◆ **Work to do**:
Reproduce exactly the lines from the one containing "rest of the bore's wall" down to the one containing "camera, the floor", including both of those lines, and nothing else.

— START OF Material for this exercise —

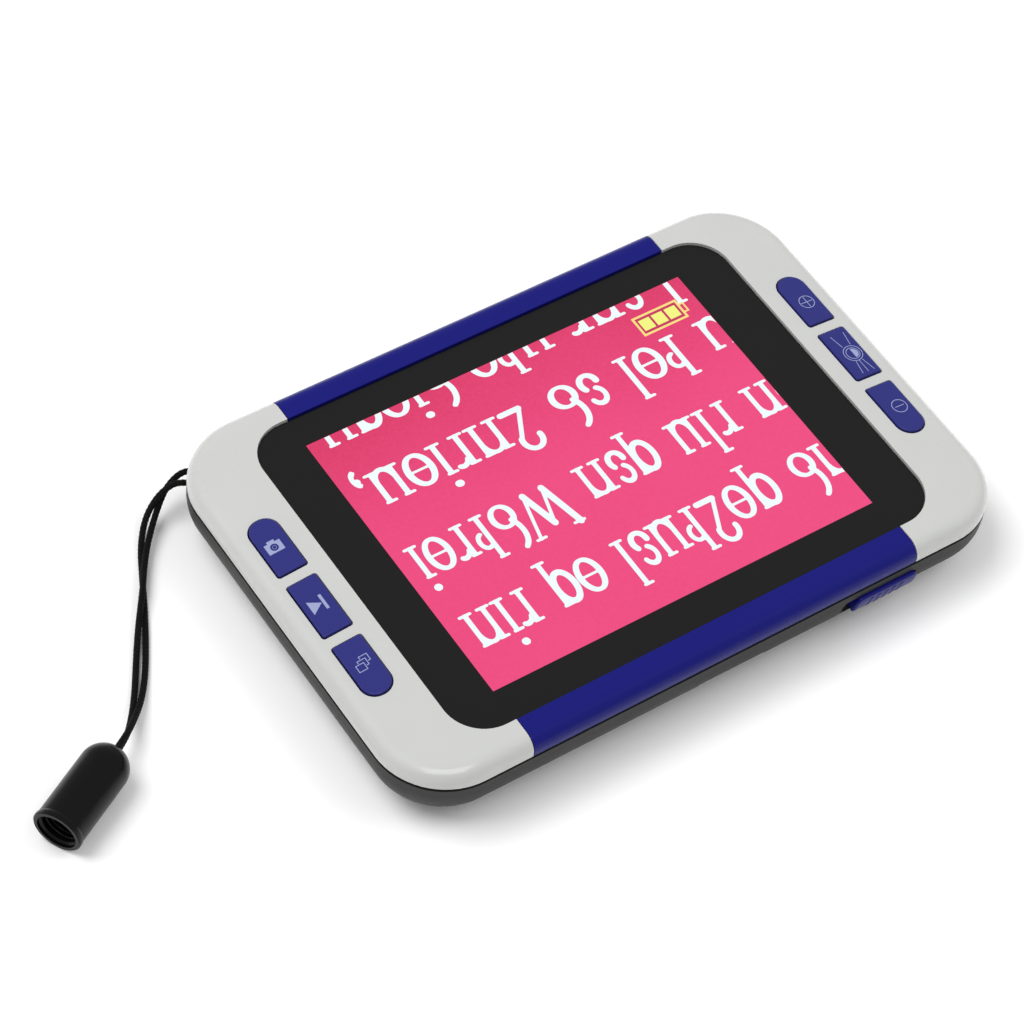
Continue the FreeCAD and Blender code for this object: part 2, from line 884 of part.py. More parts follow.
def rear_shell():
    """The back half of the case, with its bosses and everything that opens through it."""
    form = rear_form("rear_form", 0, size.back_low)
    floor = size.back_low + size.back_thick
    hollow = rear_form("rear_hollow", size.wall, floor)
    added = [cut("rear_walls", form, [hollow])]
    taken = []
    head_top = size.screw_head_low + size.screw_head_thick
    for n, (x, y) in enumerate(case_screw_places(), 1):
        height = size.boss_meet - floor + 1
        added.append(cylinder(f"rear_boss_{n}", size.boss_radius + 0.2, height, x, y, floor - 1))
        taken.append(cylinder(f"rear_sink_{n}", size.screw_head_radius + 0.25, head_top, x, y, 0))
        clear = size.screw_radius + 0.2
        taken.append(cylinder(f"rear_clear_{n}", clear, size.boss_meet, x, y, 1))
    for n, (x, y) in enumerate(board_screw_places(), 1):
        added.append(cylinder(f"board_boss_{n}", 2.4, size.board_low - floor + 1, x, y, floor - 1))
        taken.append(cylinder(f"board_pilot_{n}", size.small_screw_radius, 5, x, y, size.board_low - 5))
    for n, (x, y) in enumerate(foot_places(), 1):
        taken.append(cylinder(f"foot_bed_{n}", size.foot_radius + 0.1, size.foot_thick, x, y, 0))
    for n, side in enumerate((-1, 1), 1):
        rib_length = 60
        rib_y = size.body_width / 2 - size.wall - 0.9
        low_y = rib_y if side > 0 else -rib_y - 1.3
        root_height = size.rear_top - 11.05
        added.append(box(f"lip_root_{n}", -rib_length / 2, low_y, 11, rib_length, 1.3, root_height))
        tip_y = rib_y if side > 0 else -rib_y - 0.8
        added.append(box(f"lip_{n}", -rib_length / 2, tip_y, 13.5, rib_length, 0.8, 2.4))
    window_top = size.camera_window_low + size.camera_window_thick
    taken.append(
        plate(
            "camera_window_bed",
            size.camera_window_length + 0.3,
            size.camera_window_width + 0.3,
            (size.camera_window_width + 0.3) / 2 - 0.1,
            0,
            window_top,
            size.camera_x,
            size.camera_y,
        )
    )
    taken.append(cylinder("camera_hole", 4.4, 5, size.camera_x, size.camera_y, 0))
    for n, x in enumerate(led_places(), 1):
        taken.append(cylinder(f"led_hole_{n}", 1.9, 5, x, size.camera_y, 0))
    taken += buzzer_holes()
    port_block = box(
        "port_block", size.port_left - 1.5, size.port_face + 0.2, 4.1, size.port_length + 3, 2, 4.9
    )
    added.append(port_block)
    port_space = box(
        "port_space",
        size.port_left,
        size.port_face - 10,
        size.port_low,
        size.port_length,
        10,
        size.port_top - size.port_low,
    )
    taken.append(port_space)
    taken.append(box("usb_way", -5.7, size.port_face - 1, 4.2, 7.9, 12, 4.05))
    taken.append(box("av_way", 4.5, size.port_face - 1, 4.1, 6.6, 12, 4.15))
    slot = edge_sector(
        "slider_slot",
        7.6,
        13.5,
        size.knob_high_angle - 0.7,
        size.knob_low_angle + 0.7,
        size.knob_left - size.knob_travel - 0.3,
        size.knob_length + size.knob_travel + 0.6,
    )
    taken.append(rounded("slider_slot_round", slot, radial_edges, 1.8))
    housing = corner_box("lanyard_housing_box", 8, 18, 6, 5, 13)
    added.append(common("lanyard_housing", form, housing))
    taken.append(corner_box("lanyard_recess", 9.5, 22, 4.3, 6.5, 11.5))
    post_hole = cylinder("lanyard_post_hole", size.post_radius, 6.6)
    taken.append(at_corner(post_hole, size.post_reach, 0, 5.7))
    solid = fuse("rear_solid", added)
    node("rear_shell", cut("rear_shell_cut", solid, taken))


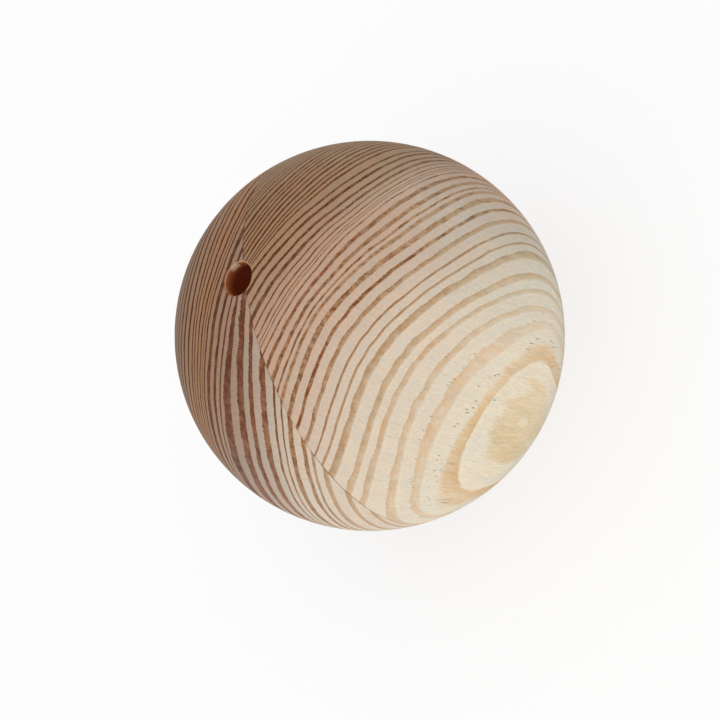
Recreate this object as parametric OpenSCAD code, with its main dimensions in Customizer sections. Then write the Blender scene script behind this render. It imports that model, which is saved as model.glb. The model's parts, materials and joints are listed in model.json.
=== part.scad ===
// Turned wooden ball with a blind bore, from two blocks of softwood glued face to face.
//
// The origin is the ball's centre. +Z runs along the bore and the grain, out of the bore's mouth.
// The glue joint is a plane along the bore, and +X points across it, into the right block.
// All sizes are in millimetres.

/* [Ball] */
// Diameter of the finished ball
ball_d = 80; // [50:1:130]
// Distance of the glue joint from the ball's centre
joint_x = 1.6; // [-10:0.2:10]

/* [Bore] */
// Diameter of the bore's wall
bore_d = 6; // [4:0.5:12]
// Depth of the bore from its rim to its flat floor
bore_depth = 25; // [10:1:35]
// Width of the broken edge round the bore's rim
rim_break = 0.3; // [0.1:0.1:1]

/* [Drill mark] */
// Diameter of the pip that the drill's centre point leaves in the floor
pip_d = 2; // [1:0.1:3]
// Depth of the pip below the floor
pip_depth = 1; // [0.5:0.1:2]

/* [Hidden] */

ball_r = ball_d / 2;
bore_r = bore_d / 2;

// Where the broken edge meets the round of the ball
rim_r = bore_r + rim_break;
rim_z = sqrt(ball_r ^ 2 - rim_r ^ 2);

// The bore's wall runs between these two heights
wall_top_z = rim_z - rim_break;
floor_z = rim_z - bore_depth;

// How far a cutting shape reaches past what it cuts
overcut = 5;

left_wood = [0.72, 0.47, 0.33];
right_wood = [0.82, 0.62, 0.46];

$fn = 96;

// Half of the bore's section, on the plane that the revolve turns about Z
module bore_section() {
    polygon([
        [0, floor_z - pip_depth],
        [pip_d / 2, floor_z],
        [bore_r, floor_z],
        [bore_r, wall_top_z],
        [rim_r + overcut, rim_z + overcut],
        [0, rim_z + overcut]
    ]);
}

// The ball as it leaves the lathe, drilled down its axis and with the rim's edge broken
module drilled_ball() {
    difference() {
        sphere(r = ball_r);
        rotate_extrude() bore_section();
    }
}

// A box past the ball all round, on the +X side of the glue joint for side = 1, on the -X side for -1
module beside_joint(side) {
    reach = ball_r + overcut;
    translate([joint_x + side * reach, 0, 0])
        cube(2 * reach, center = true);
}

// One block of the glued pair, as the lathe and the drill leave it
module turned_block(side) {
    intersection() {
        drilled_ball();
        beside_joint(side);
    }
}

// The block that holds the ball's centre, and the greater part of the bore's wall
module left_block() {
    color(left_wood) turned_block(-1);
}

// The block across the joint, which closes the rest of the bore's wall
module right_block() {
    color(right_wood) turned_block(1);
}

left_block();
right_block();
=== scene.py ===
"""Looks of the wooden ball: bare, fine-sanded softwood, glued up from two blocks and drilled.

The ball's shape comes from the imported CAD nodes. This script gives them their wood, and adds the
camera, the floor and the lights. Lengths in the wood's formulas are millimetres in the part's frame.

How the wood is made: in each block the growth rings lie across one direction of growth, which is
`grain_angle` from +X. `u` runs along it, `v` across it, and +Z along the fibres. A few guide rings
give the rings' tilt, bend and swells, and turn (u, v) into a ring position, in millimetres along the
middle line. A list of rings then says where each one ends and how wide and dark its latewood is.
"""
import json
import math

import bpy
from mathutils import Matrix, Vector


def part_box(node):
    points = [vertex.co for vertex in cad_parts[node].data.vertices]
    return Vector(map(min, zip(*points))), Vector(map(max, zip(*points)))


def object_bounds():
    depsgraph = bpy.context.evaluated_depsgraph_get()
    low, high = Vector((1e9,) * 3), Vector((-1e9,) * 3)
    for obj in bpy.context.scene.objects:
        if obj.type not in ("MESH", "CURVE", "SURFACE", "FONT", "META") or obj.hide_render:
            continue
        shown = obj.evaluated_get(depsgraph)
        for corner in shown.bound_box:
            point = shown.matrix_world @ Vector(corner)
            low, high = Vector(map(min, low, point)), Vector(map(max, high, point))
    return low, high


MM = 0.001

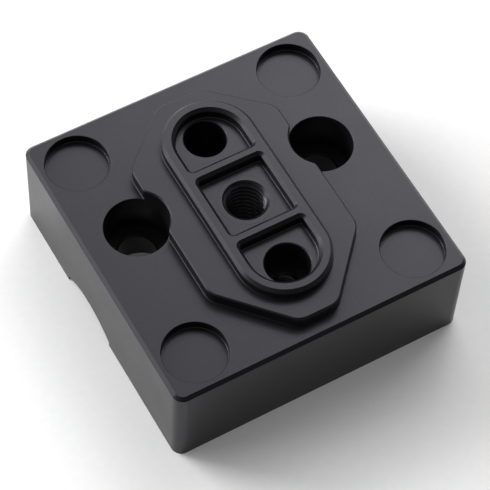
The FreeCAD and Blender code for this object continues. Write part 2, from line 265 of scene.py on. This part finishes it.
def threaded_bush(node, name, slot, pitch_mm, thread_mm, countersink_mm, body_mm):
    """A flanged bush as one closed surface, a ring of points per row: rows climb the threaded
    bore from the bottom countersink to the top one, cross the top face, and come down the body
    and the flange. The bore's radius is the larger of the thread and the 45 degree cones of the
    countersinks."""
    low, high = (Vector(corner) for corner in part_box(node))
    centre = (low + high) / 2
    flange = (high.x - low.x) / 2
    flange_top = low.z + FLANGE_THICKNESS_MM * MM
    edge = FLANGE_EDGE_MM * MM
    body, sink, major = (size / 2 * MM for size in (body_mm, countersink_mm, thread_mm))
    pitch = pitch_mm * MM
    minor = major - THREAD_DEPTH_RATIO * pitch

    turn = np.arange(THREAD_COLUMNS) / THREAD_COLUMNS
    rows = int((high.z - low.z) / pitch * THREAD_ROWS_PER_TURN)
    bore_height = np.linspace(low.z, high.z, rows)[:, None] + np.zeros(THREAD_COLUMNS)
    cones = np.maximum(sink - (bore_height - low.z), sink - (high.z - bore_height))
    bore = np.maximum(thread_radius(bore_height, turn, pitch, minor, major), cones)
    outside = np.array([(body, high.z), (body, flange_top), (flange - edge, flange_top),
                        (flange, flange_top - edge), (flange, low.z + edge), (flange - edge, low.z)])
    full_ring = np.ones(THREAD_COLUMNS)
    radius = np.vstack([bore, outside[:, :1] * full_ring])
    height = np.vstack([bore_height, outside[:, 1:] * full_ring])
    angle = turn * 2 * math.pi
    points = np.stack([centre.x + radius * np.cos(angle), centre.y + radius * np.sin(angle), height], -1)
    faces_outwards = grid_quads(*radius.shape, closed=True)[..., ::-1]

    piece = mesh_object(name, points, faces_outwards)
    piece.data.materials.append(FINISH[slot])
    piece.modifiers.new("edges", "EDGE_SPLIT").split_angle = math.radians(SHARP_EDGE_DEGREES)
    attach(piece, "root")
    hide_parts(node)


# ---------------------------------------------------------------- floor, light and camera

def floor():
    """A pale sheet that lies flat and is far larger than the view."""
    steps = np.linspace(-FLOOR_HALF_M, FLOOR_HALF_M, FLOOR_CELLS + 1)
    x, y = np.meshgrid(steps, steps, indexing="ij")
    points = np.stack([x, y, np.zeros_like(x)], -1)
    sheet = mesh_object("floor", points, grid_quads(*x.shape, closed=False))
    sheet.data.materials.append(light_table())


def soft_box(name, azimuth, elevation, width, height, power):
    """A rectangular light that faces the object, from a compass direction and a height angle in
    degrees. Azimuth 0 is in front of the object, and 90 is to its right."""
    az, el = math.radians(azimuth), math.radians(elevation)
    away = Vector((math.sin(az) * math.cos(el), -math.cos(az) * math.cos(el), math.sin(el)))
    data = bpy.data.lights.new(name, "AREA")
    data.shape = "RECTANGLE"
    data.size = width
    data.size_y = height
    data.energy = power
    lamp = bpy.data.objects.new(name, data)
    lamp.location = away * SOFT_BOX_DISTANCE_M
    lamp.rotation_euler = away.to_track_quat("Z", "Y").to_euler()
    bpy.context.scene.collection.objects.link(lamp)


def studio_world():
    """Dim white light from all round, darker in front of the object than behind it."""
    world = bpy.data.worlds.new("studio")
    world.use_nodes = True
    tree = world.node_tree
    tree.nodes.clear()
    place = add_node(tree, "ShaderNodeTexCoord").outputs["Generated"]
    axes = add_node(tree, "ShaderNodeSeparateXYZ", [("Vector", place)])
    level = add_node(tree, "ShaderNodeMapRange", [("Value", axes.outputs["Y"])], in_From_Min=-1.0,
                     in_From_Max=SKY_TURNS_FULL_AT, in_To_Min=SKY_IN_FRONT, in_To_Max=SKY_BEHIND)
    glow = add_node(tree, "ShaderNodeBackground", [("Strength", level.outputs["Result"])],
                    in_Color=linear("#ffffff"))
    add_node(tree, "ShaderNodeOutputWorld", [("Surface", glow.outputs["Background"])])
    bpy.context.scene.world = world


def product_camera():
    """A long lens above the front left corner, turned a little about its own axis."""
    direction = Vector((math.sin(CAMERA_TURN) * math.cos(CAMERA_DROP),
                        math.cos(CAMERA_TURN) * math.cos(CAMERA_DROP), -math.sin(CAMERA_DROP)))
    level = direction.cross(Vector((0, 0, 1))).normalized()
    over = level.cross(direction)
    right = level * math.cos(CAMERA_ROLL) + over * math.sin(CAMERA_ROLL)
    up = right.cross(direction)
    data = bpy.data.cameras.new("camera")
    data.sensor_width = SENSOR_MM
    data.lens = LENS_MM
    data.clip_start = 0.01
    data.clip_end = 20.0
    camera = bpy.data.objects.new("camera", data)
    place = Matrix((right, up, -direction)).transposed().to_4x4()
    place.translation = Vector(CAMERA_AIM_MM) * MM - direction * CAMERA_DISTANCE_MM * MM
    camera.matrix_world = place
    bpy.context.scene.collection.objects.link(camera)
    bpy.context.scene.camera = camera


# ---------------------------------------------------------------- the scene

for part in frame["record"]["subparts"]:
    for material_slot in frame["nodes"][part["node"]].material_slots:
        material_slot.material = FINISH[part["material_slot"]]

for node, (name, slot, *sizes) in BUSHES.items():
    threaded_bush(node, name, slot, *sizes)

floor()
studio_world()
for name, (azimuth, elevation, width, height, power) in SOFT_BOXES.items():
    soft_box(name, azimuth, elevation, width, height, power)
product_camera()
bpy.context.scene.view_settings.view_transform = "Standard"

— END OF Material for this exercise —

◆ **Answer for the task**:
// The block across the joint, which closes the rest of the bore's wall
module right_block() {
    color(right_wood) turned_block(1);
}

left_block();
right_block();
=== scene.py ===
"""Looks of the wooden ball: bare, fine-sanded softwood, glued up from two blocks and drilled.

The ball's shape comes from the imported CAD nodes. This script gives them their wood, and adds the
camera, the floor and the lights. Lengths in the wood's formulas are millimetres in the part's frame.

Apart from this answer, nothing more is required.